If a retailer sells a lab-grown diamond without disclosing its origin, it bears legal responsibility for that, even if that fact was not disclosed to the retailer, Jewelers Vigilance Committee president and CEO Cecilia Gardner said at a JA New York panel on synthetic diamonds on July 28, sponsored by the Natural Color Diamond Association (NCDIA).
“A retailer can take the position that they didn’t know, but that won’t help” in court, Gardner maintained. “The retailer is fully liable for the representations that they make.”
She recommended jewelers institute a quality-assurance program, where every year they pull apart a certain amount of product given them by suppliers and have it tested. This could also involve testing gold.
“Pull apart enough product to show that you are dutifully testing the representations suppliers are giving,” she said. “I wouldn’t pull apart every piece, but I would check vendors on an annual basis.”
“If you show that you have taken steps to protect yourself by implementing a quality-control program, you can show you have made your best efforts,” she continued. “Retailers are exposing themselves to an elevated level of risk if they do not.”
Pure Grown Diamonds president and CEO Lisa Bissell, a man-made diamond distributor, said she hopes that detection devices will eventually become inexpensive enough that every jeweler has access to them. She noted that all her stones bear inscriptions noting their origin.
While all the panelists agreed on the need for disclosure, they clashed on what the stones should be called and what appeal they have:
– Bissell said her diamonds should not be called synthetic, saying the word involves two elements combining to make a third element, which does not happen with lab-grown diamonds.

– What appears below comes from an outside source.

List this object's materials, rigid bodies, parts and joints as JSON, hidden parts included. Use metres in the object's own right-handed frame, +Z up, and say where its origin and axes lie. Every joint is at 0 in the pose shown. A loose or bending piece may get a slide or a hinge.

Gemological Institute of America director of research and development Dr. Wuyi Wang responded that the word is “a well-accepted term in the scientific community.”
And Forevermark US CEO Charles Stanley was adamant the term cultured should not be used to describe the stones. “It simply does not describe the process,” he said. “There is nothing natural about the growth process of those stones.”
Gardner said that when JVC surveyed consumers about the word cultured, it confused consumers, with most thinking the word referred to organic pearls.
– Stanley said that De Beers’ research indicates that consumers favor natural diamonds. “The desire for natural product is very strong,” he said.
Bissell countered that most consumers still don’t know what lab-grown diamonds are.
“I don’t think any education has been done so far,” she said, adding that man-made stones are “a choice” that are “another part of the diamond industry.”
NCDIA director of education Thomas Gelb said that he feels that the diamonds will find their place in the market.
But he added: “I think growth will be slow. Lab-grown diamonds are expensive to make. Synthetic rubies can be made for nothing.”
– Stanley said he thought some of the environmental claims on behalf of the stones were “unfair,” and hoped they are investigated more than in the past.
“If you call something environmentally friendly or green, you have to be able to substantiate that claim,” said Gardner. “As I understand it, the green claims for lab-grown diamonds are very hard to substantiate because of the carbon footprint.”
– In response to an audience question, Gardner said that her group had looked into investigating claims that ashes of dead bodies could be turned into synthetic diamonds, but didn’t because it couldn’t find ashes to use. But scientists have told her that it “could be done.”
Wang agreed it was possible, though hard to trace, because of the science involved. “We can say the diamond came from a cat,” he said. “But we can’t say it came from [a specific] cat.”